● Aim of the task:
Copy verbatim the material from its first line to the line that holds "lip_w = 3.2; // [3.1:0.1:4.5]", including that line.
....
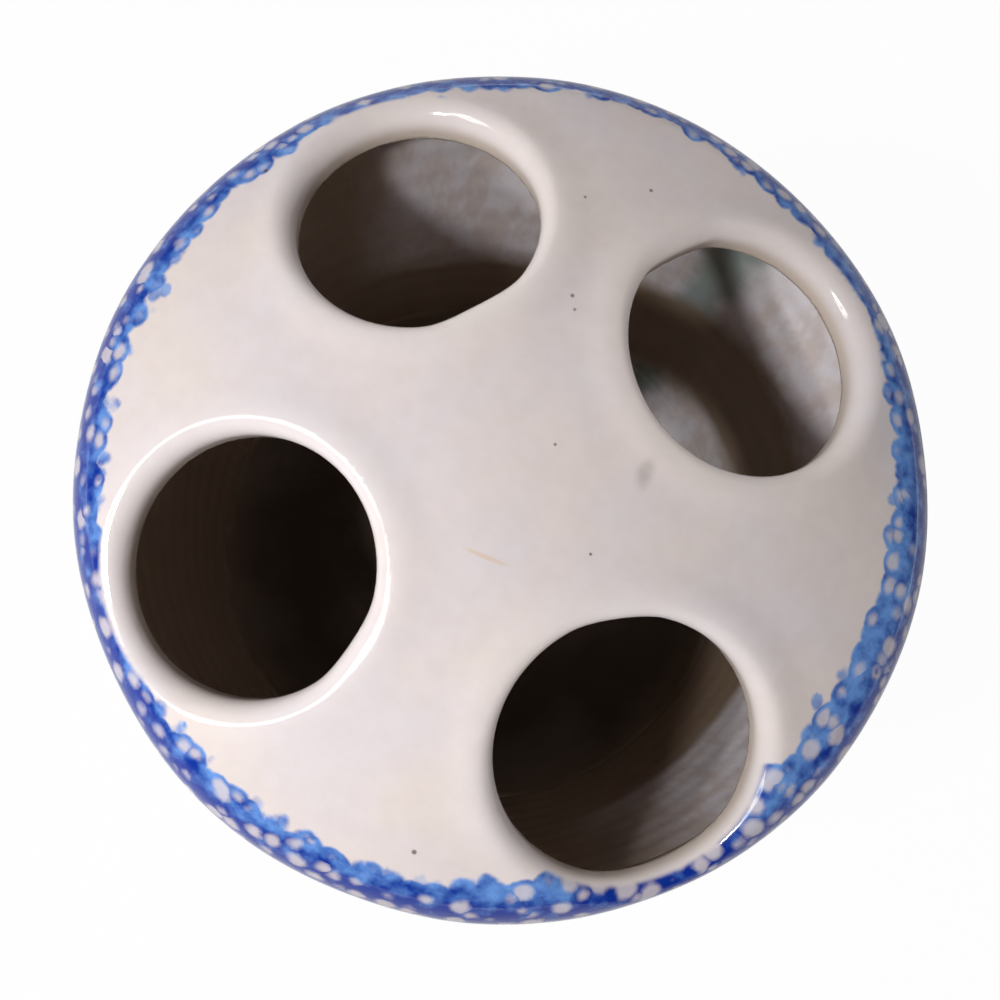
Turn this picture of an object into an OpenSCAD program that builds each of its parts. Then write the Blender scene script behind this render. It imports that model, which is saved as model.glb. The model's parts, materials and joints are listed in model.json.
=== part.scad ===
// Glazed stoneware toothbrush holder: a hollow round pot with a domed top and four brush holes.
// The holes are cut square to the dome and have rolled lips. The shell is hollow down to the
// floor, so all four holes open into one chamber. The clay is drawn as the stages that a potter
// joins before firing, and they meet face to face at level seams.

/* [Pot] */
// Outside diameter at the widest part, where the wall turns into the shoulder
body_d = 92; // [86:1:110]
// Height from the table to the top of the dome
body_h = 100; // [80:1:140]
// How far the wall leans in on each side, from the widest part down to its lower end
wall_taper = 4; // [2:0.5:7]
// Thickness of the fired clay in the wall
wall_t = 3.75; // [3:0.25:5]
// Radius of the outside heel, where the wall turns under the pot
heel_r = 4; // [2:0.5:8]

/* [Dome] */
// Radius of the sphere that the top is a cap of
dome_r = 110; // [95:1:160]
// Thickness of the fired clay in the dome
dome_t = 4.5; // [3.5:0.25:5]
// Radius of the shoulder that rolls from the dome into the wall
shoulder_r = 8; // [6:0.5:12]

/* [Brush holes] */
// Diameter of the cutter that makes the holes
hole_d = 25.4; // [18:0.2:26.4]
// Radius of the rolled lip around each hole
lip_r = 2.4; // [1:0.2:3]
// Width of the lip, from the throat to where it runs out on the dome
lip_w = 3.2; // [3.1:0.1:4.5]

/* [Base] */
// Thickness of the floor
floor_t = 6; // [4:0.5:10]
// Inside radius between the floor and the wall
cove_r = 9; // [4:0.5:16]
// Height of the seam between base and wall above the table
base_h = 20; // [16:1:30]

/* [Foot ring] */
// How far in the bare ring that the pot stands on lies from the wall's lower end
foot_inset = 6; // [5:0.5:12]
// Width of the ring's foot
foot_w = 5; // [3:0.5:8]
// Height of the ring below the base
foot_h = 3; // [2:0.5:5]
// Rounding of the ring's lower edges
foot_edge_r = 1; // [0.5:0.1:1.5]

/* [Hidden] */
$fn = 128;

// How far a cutting shape runs past what it cuts
overrun = 5;

// The holes were cut and smoothed by hand, so each has its own place, its own share of the
// pot's radius from the axis, and its own share of the cutter's size
hole_azimuths = [134.5, 49, 223.5, 313];
hole_reach_shares = [0.607, 0.583, 0.632, 0.668];
hole_d_shares = [1, 1.03, 1.02, 1.06];

body_r = body_d / 2;
foot_r = body_r - wall_taper - foot_inset;
glaze_colour = [0.88, 0.85, 0.83];
sponge_colour = [0.2, 0.38, 0.72];
clay_colour = [0.8, 0.74, 0.64];

// Middle of the sphere that the dome is a cap of, and of the shoulder arc that touches it
dome_z = body_h - dome_r;
shoulder_x = body_r - shoulder_r;
widest_z = dome_z + sqrt(pow(dome_r - shoulder_r, 2) - pow(shoulder_x, 2));

// The wall is one long arc, upright at the shoulder and leaning in towards the foot
wall_rise = widest_z - foot_h;
wall_arc_r = (pow(wall_rise, 2) + pow(wall_taper, 2)) / (2 * wall_taper);
wall_arc_x = body_r - wall_arc_r;
floor_z = foot_h + floor_t;

// Half section of the outside above the widest level: the dome's arc, then the shoulder's
module dome_section() {
    turn = atan2(shoulder_x, widest_z - dome_z);
    touch = [0, dome_z] + (dome_r + overrun) * [sin(turn), cos(turn)];
    intersection() {
        translate([0, dome_z]) circle(dome_r);
        polygon([
            [0, widest_z],
            [shoulder_x, widest_z],
            touch,
            [touch.x, body_h + overrun],
            [0, body_h + overrun]
        ]);
    }
    intersection() {
        translate([shoulder_x, widest_z]) circle(shoulder_r);
        polygon([
            [shoulder_x, widest_z],
            [body_r + overrun, widest_z],
            [body_r + overrun, touch.y],
            touch
        ]);
    }
}

// Half section below the widest level, drawn inset by depth: the wall's arc, and the arc of
// radius corner that turns it to the level low_z
module wall_section(depth, low_z, corner) {
    rise = widest_z - low_z - corner;
    run = sqrt(pow(wall_arc_r - depth - corner, 2) - pow(rise, 2));
    corner_mid = [wall_arc_x + run, low_z + corner];
    fall = atan2(rise, run);
    touch = corner_mid + (corner + overrun) * [cos(fall), -sin(fall)];
    intersection() {
        translate([wall_arc_x, widest_z]) circle(wall_arc_r - depth, $fn = 4 * $fn);
        polygon([
            [0, widest_z],
            [body_r + overrun, widest_z],
            [body_r + overrun, touch.y],
            touch,
            corner_mid,
            [0, corner_mid.y]
        ]);
    }
    intersection() {
        translate(corner_mid) circle(corner);
        polygon([
            corner_mid,
            touch,
            [touch.x, low_z - overrun],
            [corner_mid.x, low_z - overrun]
        ]);
    }
    translate([0, low_z]) square([corner_mid.x, corner]);
}

// The hollow that all the holes open into. Its wall meets the dome at a plain inside corner,
// where the dome was luted on.
module chamber() {
    rotate_extrude() {
        wall_section(wall_t, floor_z, cove_r);
        intersection() {
            translate([0, dome_z]) circle(dome_r - dome_t);
            translate([0, widest_z]) square([body_r - wall_t, dome_r]);
        }
    }
}

// The clay below the widest level, between two levels
module wall_stage(low, high) {
    difference() {
        rotate_extrude() {
            intersection() {
                wall_section(0, foot_h, heel_r);
                translate([0, low]) square([body_r + overrun, high - low]);
            }
        }
        chamber();
    }
}

// What a hole of diameter d takes away, seen from the middle of the dome's sphere along +Z:
// the straight throat, the lip's roll, and the narrow level land that runs out on the dome
module hole_cutter(d) {
    throat_r = d / 2;
    low_z = widest_z - dome_z;
    rim_z = sqrt(pow(dome_r, 2) - pow(throat_r + lip_w, 2));
    roll_mid = [throat_r + lip_r, rim_z - lip_r];
    rotate_extrude() {
        difference() {
            polygon([
                [0, low_z],
                [throat_r, low_z],
                [throat_r, roll_mid.y],
                roll_mid,
                [roll_mid.x, rim_z],
                [throat_r + lip_w + overrun, rim_z],
                [throat_r + lip_w + overrun, dome_r + overrun],
                [0, dome_r + overrun]
            ]);
            translate(roll_mid) circle(lip_r);
        }
    }
}

module domed_top() {
    color(glaze_colour) {
        difference() {
            rotate_extrude() dome_section();
            for (i = [0 : len(hole_azimuths) - 1]) {
                lean = asin(hole_reach_shares[i] * body_r / dome_r);
                translate([0, 0, dome_z])
                    rotate([0, lean, hole_azimuths[i]])
                        hole_cutter(hole_d * hole_d_shares[i]);
            }
            chamber();
        }
    }
}

module side_wall() {
    color(sponge_colour) wall_stage(base_h, widest_z);
}

module base_floor() {
    color(glaze_colour) wall_stage(foot_h, base_h);
}

module foot_ring() {
    color(clay_colour) {
        rotate_extrude() {
            inner_r = foot_r - foot_w;
            translate([inner_r, foot_edge_r]) square([foot_w, foot_h - foot_edge_r]);
            translate([inner_r + foot_edge_r, 0]) square([foot_w - 2 * foot_edge_r, foot_h]);
            for (x = [inner_r + foot_edge_r, foot_r - foot_edge_r]) {
                translate([x, foot_edge_r]) circle(foot_edge_r);
            }
        }
    }
}

domed_top();
side_wall();
base_floor();
foot_ring();
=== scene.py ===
"""Looks of a glazed stoneware toothbrush holder: its meshes, glaze, light and camera.

The clay is one smooth field, negative inside the clay and zero on its surface. The dome is a
net drawn over that field, and the wall and the base are turned round the axis and slid onto
it, so that the glaze runs on over the seams. Lengths are in millimetres up to the meshes, and
in metres from there on.
"""
import itertools
import json
import math

import bmesh
import bpy
import numpy as np
from mathutils import Matrix, Vector


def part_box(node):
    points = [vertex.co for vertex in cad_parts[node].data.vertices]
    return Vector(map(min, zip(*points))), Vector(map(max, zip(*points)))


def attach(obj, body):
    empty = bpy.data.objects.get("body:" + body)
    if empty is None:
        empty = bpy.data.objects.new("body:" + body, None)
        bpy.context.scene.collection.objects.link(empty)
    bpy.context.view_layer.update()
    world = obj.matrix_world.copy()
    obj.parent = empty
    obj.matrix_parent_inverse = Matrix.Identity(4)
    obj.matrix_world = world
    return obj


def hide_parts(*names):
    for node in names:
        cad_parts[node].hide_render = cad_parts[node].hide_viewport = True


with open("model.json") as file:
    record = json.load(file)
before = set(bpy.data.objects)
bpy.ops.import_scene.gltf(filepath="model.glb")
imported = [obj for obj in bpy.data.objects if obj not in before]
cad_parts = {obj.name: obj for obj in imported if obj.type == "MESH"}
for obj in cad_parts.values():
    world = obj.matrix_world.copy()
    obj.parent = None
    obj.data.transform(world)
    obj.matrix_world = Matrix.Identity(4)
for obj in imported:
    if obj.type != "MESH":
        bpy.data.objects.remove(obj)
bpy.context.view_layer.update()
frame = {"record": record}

MM = 0.001


def corner_mm(node, which, axis):
    """One coordinate of a CAD node's lowest (0) or highest (1) corner, in millimetres."""
    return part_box(node)[which][axis] / MM


# Sizes that the frame gives
BODY_R = corner_mm("side_wall", 1, 0)
TOP_Z = corner_mm("domed_top", 1, 2)
WIDEST_Z = corner_mm("side_wall", 1, 2)
BASE_Z = corner_mm("side_wall", 0, 2)
FOOT_H = corner_mm("base_floor", 0, 2)
FOOT_R = corner_mm("foot_ring", 1, 0)

# Sizes of the construction that the frame's boxes don't give
DOME_R = 110.0
DOME_T = 4.5
SHOULDER_R = 8.0
WALL_T = 3.75
WALL_TAPER = 4.0
HEEL_R = 4.0
FLOOR_T = 6.0
COVE_R = 9.0
FOOT_W = 5.0
FOOT_EDGE_R = 1.0

DOME_Z = TOP_Z - DOME_R
SHOULDER_X = BODY_R - SHOULDER_R
SHOULDER_TURN = math.atan2(SHOULDER_X, WIDEST_Z - DOME_Z)
WALL_ARC_R = ((WIDEST_Z - FOOT_H) ** 2 + WALL_TAPER ** 2) / (2 * WALL_TAPER)
WALL_ARC_X = BODY_R - WALL_ARC_R
FLOOR_Z = FOOT_H + FLOOR_T

# The lips: the roll's radius above the throat, on the side towards the pot's rim and on the side
# towards its middle, the roll below the throat, and the low bead that stands round it
LIP_R_RIM = 3.0
LIP_R_MIDDLE = 1.5
THROAT_EDGE_R = 0.9
BEAD_H = 0.4
BEAD_REACH = 2.3
BEAD_W = 2.3
BEAD_END_X = 45.0
BEAD_FADE = 11.0
CEILING_CORNER_R = 1.8

# One side of each hole was cut a little straight: its azimuth from above, in degrees, how far
# it stands in from the round, and how far from the hole's edge the sponged blue keeps off
HOLE_HANDWORK = {
    "brush_hole_back_left": (-38, 0.65, 2.2),
    "brush_hole_back_right": (142, 0.4, 2.2),
    "brush_hole_front_left": (-13, 0.25, 1.9),
    "brush_hole_front_right": (120, 0.15, 0.3),
}
STRAIGHT_BLEND = 0.8

# Where a hole's side would reach the widest level, it runs out just above it
RUN_OUT_Z = 0.5
RUN_OUT_SLOPE = 0.7
RUN_OUT_BLEND = 1.0

# Low waves that the hand left in the clay: radians per millimetre along X, Y and Z, and height
HAND_WAVES = [
    ((0.21, 0.05, 0.08), 0.05),
    ((-0.09, 0.24, 0.03), 0.04),
    ((0.13, -0.17, 0.15), 0.04),
    ((0.34, 0.30, -0.12), 0.015),
]
THROWING_PITCH = 6.5
THROWING_OUT = 0.03
THROWING_IN = 0.03

# The meshes: cells and samples in millimetres, counts of rounds and rows, and how far from an
# edge the attributes for the glaze reach
NET_STEP = 0.6
SAMPLE = 0.01
SLIDES = 4
RELAXINGS = 4
SEGMENTS = 288
WALL_ROWS = 50
FLAT_ROWS = 24
SIDE_ROWS = 12
ARC_ROWS = 9
POLE_R = 0.8
EMBED = 0.3
FOOT_SWAY = 0.0008
FOOT_LOBES = 3
NET_MARGIN = 1
LIP_GLOW = 5.0
LIP_FADE = 0.8
HOLLOW_FADE = 0.8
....
● Answer for the task:
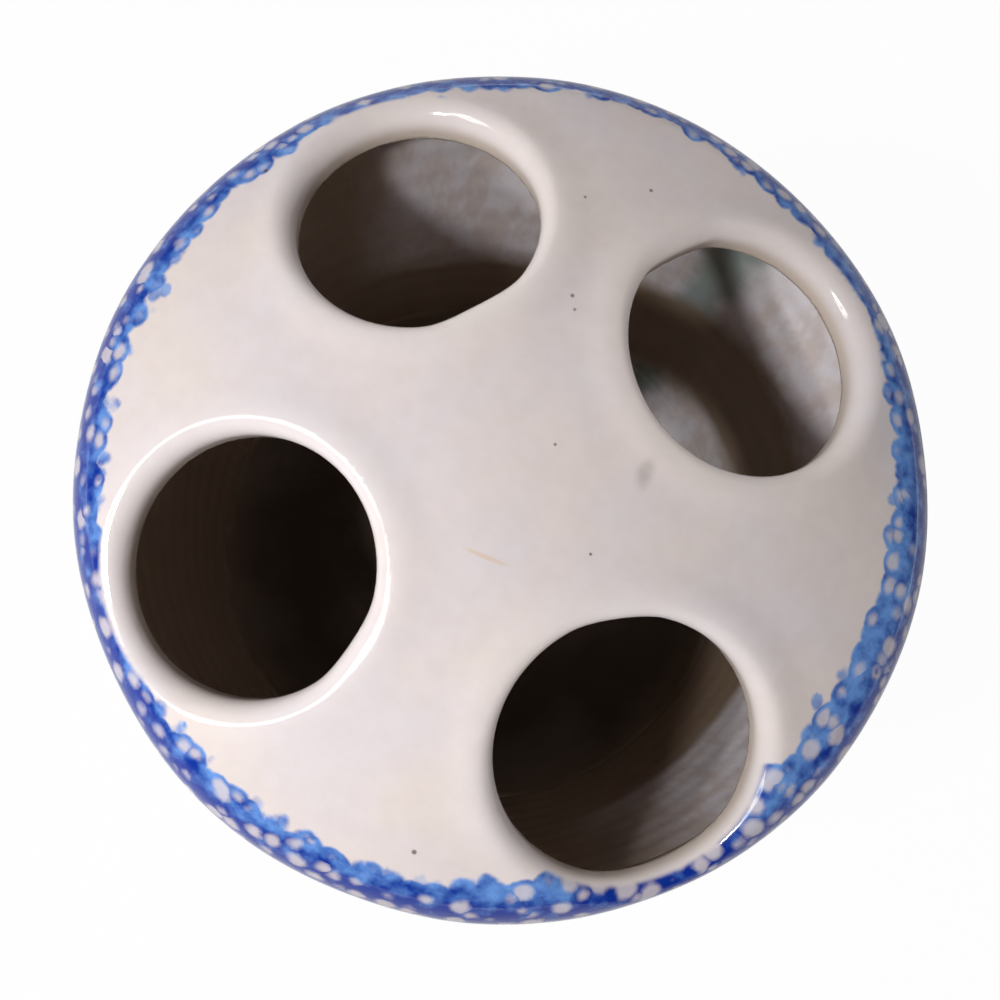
Turn this picture of an object into an OpenSCAD program that builds each of its parts. Then write the Blender scene script behind this render. It imports that model, which is saved as model.glb. The model's parts, materials and joints are listed in model.json.
=== part.scad ===
// Glazed stoneware toothbrush holder: a hollow round pot with a domed top and four brush holes.
// The holes are cut square to the dome and have rolled lips. The shell is hollow down to the
// floor, so all four holes open into one chamber. The clay is drawn as the stages that a potter
// joins before firing, and they meet face to face at level seams.

/* [Pot] */
// Outside diameter at the widest part, where the wall turns into the shoulder
body_d = 92; // [86:1:110]
// Height from the table to the top of the dome
body_h = 100; // [80:1:140]
// How far the wall leans in on each side, from the widest part down to its lower end
wall_taper = 4; // [2:0.5:7]
// Thickness of the fired clay in the wall
wall_t = 3.75; // [3:0.25:5]
// Radius of the outside heel, where the wall turns under the pot
heel_r = 4; // [2:0.5:8]

/* [Dome] */
// Radius of the sphere that the top is a cap of
dome_r = 110; // [95:1:160]
// Thickness of the fired clay in the dome
dome_t = 4.5; // [3.5:0.25:5]
// Radius of the shoulder that rolls from the dome into the wall
shoulder_r = 8; // [6:0.5:12]

/* [Brush holes] */
// Diameter of the cutter that makes the holes
hole_d = 25.4; // [18:0.2:26.4]
// Radius of the rolled lip around each hole
lip_r = 2.4; // [1:0.2:3]
// Width of the lip, from the throat to where it runs out on the dome
lip_w = 3.2; // [3.1:0.1:4.5]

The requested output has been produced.